RESIDENCE AT KILBURN.

43

There is an entry in his journal for August 1846, highly characteristic of his thoughtful and precise habit of mind :—

The last few weeks have been marked with very important and serious events. First came the decision affecting my future life, of the results of which no one. can form any estimate. Then my coming of age on 24th June was a serious event, as, with the liberal means afforded me by my father, and the general though tacit concession of freedom of thought and action, . . . the acknowledgment that I am a man-all have opened up fresh responsibilities and duties, without removing any that previously existed. . . . On the 30th ulto., Mr Ford waited upon us by appointment to take our joint instructions as to the Partnership, which gives me £500 a-year clear, board and lodging, a comparative interest in the capital of £2000- for seven years, but liable to six months' notice on either side.
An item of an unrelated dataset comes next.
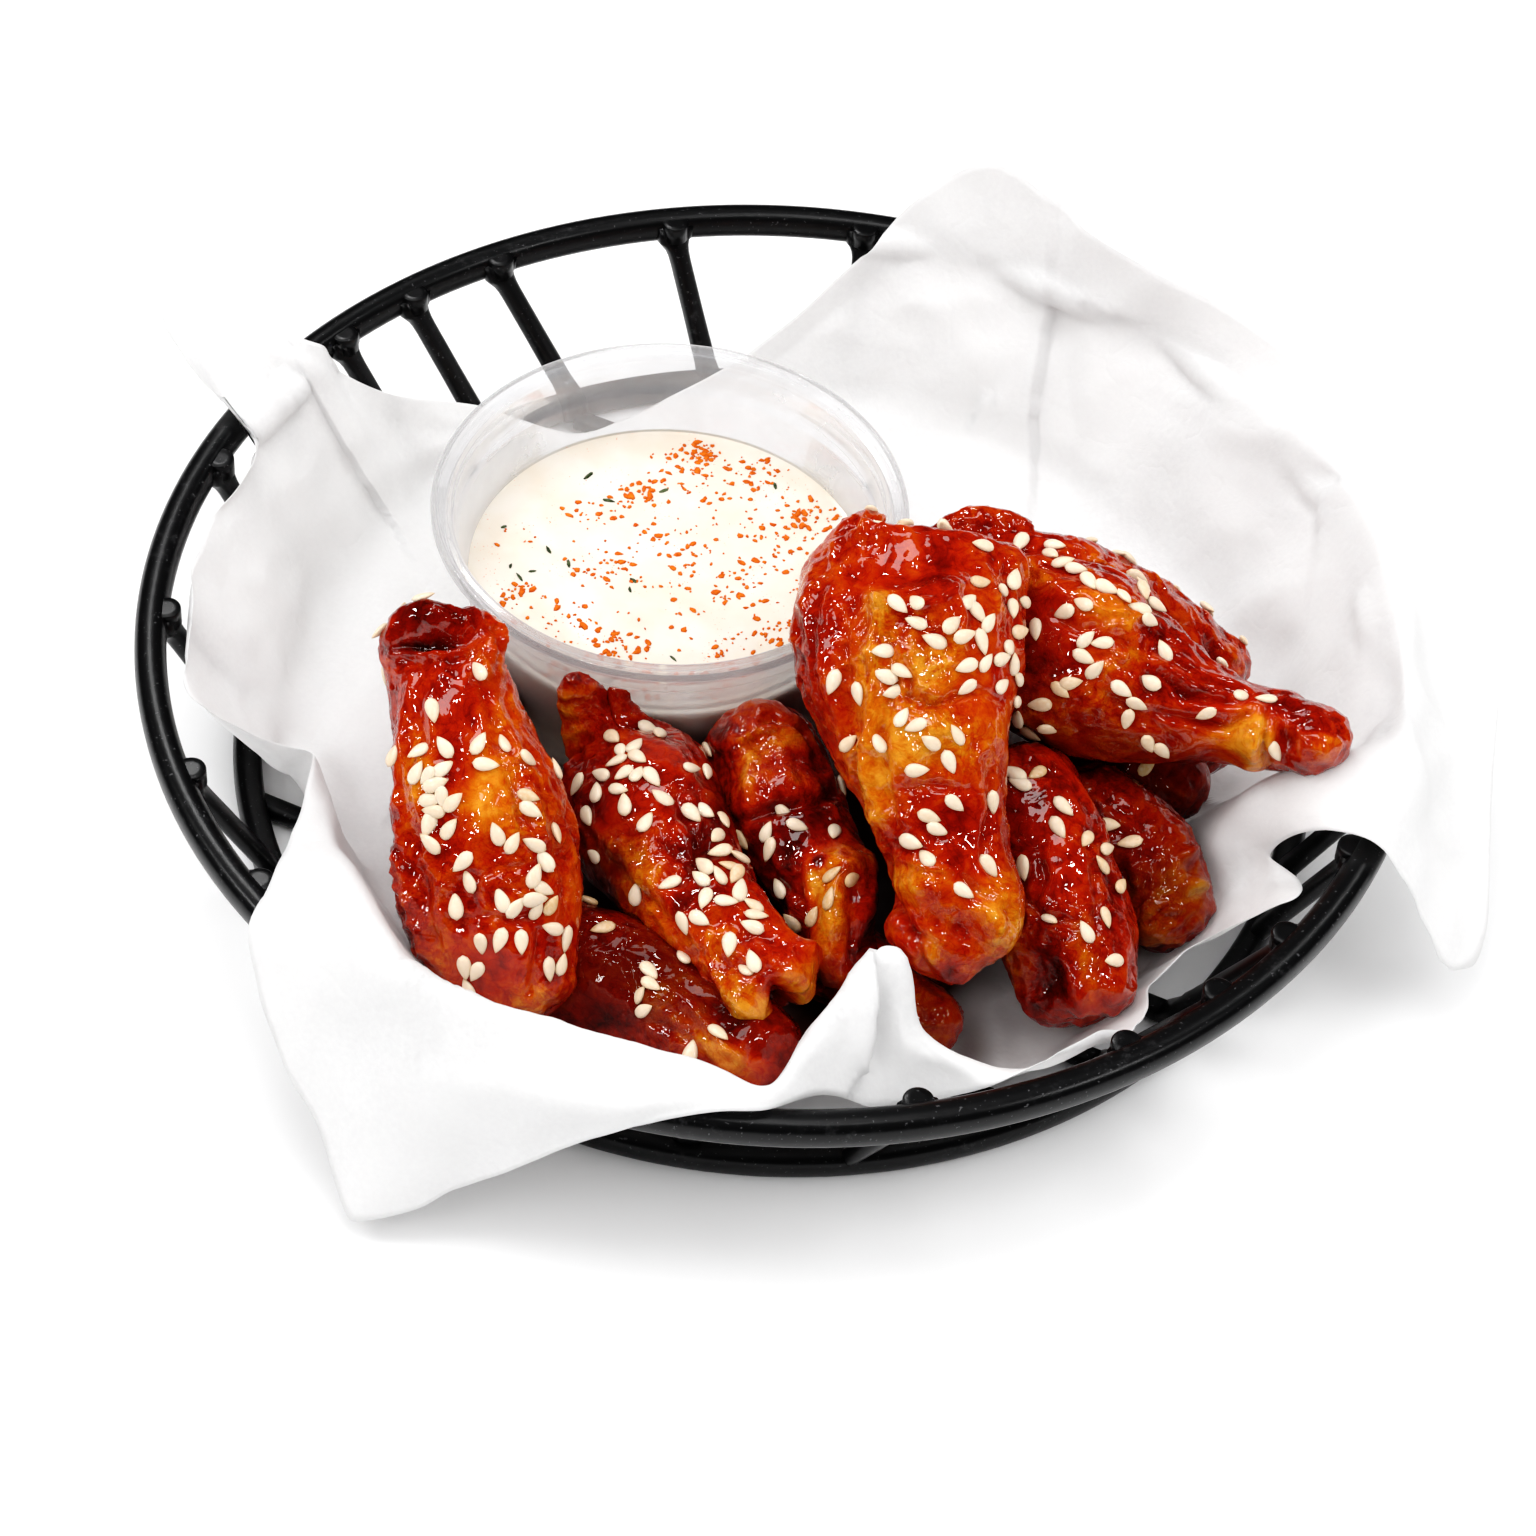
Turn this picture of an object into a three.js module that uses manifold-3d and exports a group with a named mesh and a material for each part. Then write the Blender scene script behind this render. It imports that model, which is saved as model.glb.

These terms, with which was coupled an express declaration that they were only temporary, as a prelude to much greater concessions, are extremely liberal and considerate.

Somewhere about the year 1840 his father had bought Kilburn House, a pleasant suburban villa, then standing in ample private grounds, though it has now disappeared under the advancing tide of bricks and mortar. This became the home of the family instead of the house in the Strand, and every week-day morning at four o'clock, summer and winter, the brougham used to come to the door to convey the father

or son, or both of them, to the Strand office, to attend to the despatch of the papers by the early mails.

You are correct [wrote young Smith to Mrs Beal in 1847] in supposing that I have been prevented from writing to you. I never remember such a period of excitement and hard work. I have been in town with Father, once at 3 o'clock in the morning, and every other day since the beginning of the season before 5, excepting Mondays and Thursdays; and we have already had 9 special express engines to Liverpool, Manchester, and Birmingham, and they will run every day this week. All this I have mainly to arrange, and I can assure you it has worn me not a little. Constant excitement and anxiety during the days, and short and disturbed sleep at nights as the consequence, are gradually making me as low and nervous as I was a few months back.

But exclusive reliance was not placed on the mail-coaches for the transmission of news. Light carts with fast horses were employed when the newspapers were late of coming from the publishers, to overtake the mails; and in addition to these, when any event of unusual importance took place, or when something of interest happened too late for insertion in the papers of that day, Smith had his own mounted messengers, riding sometimes a couple of hours in front of the mails, distributing printed slips among his agents and customers in provincial towns.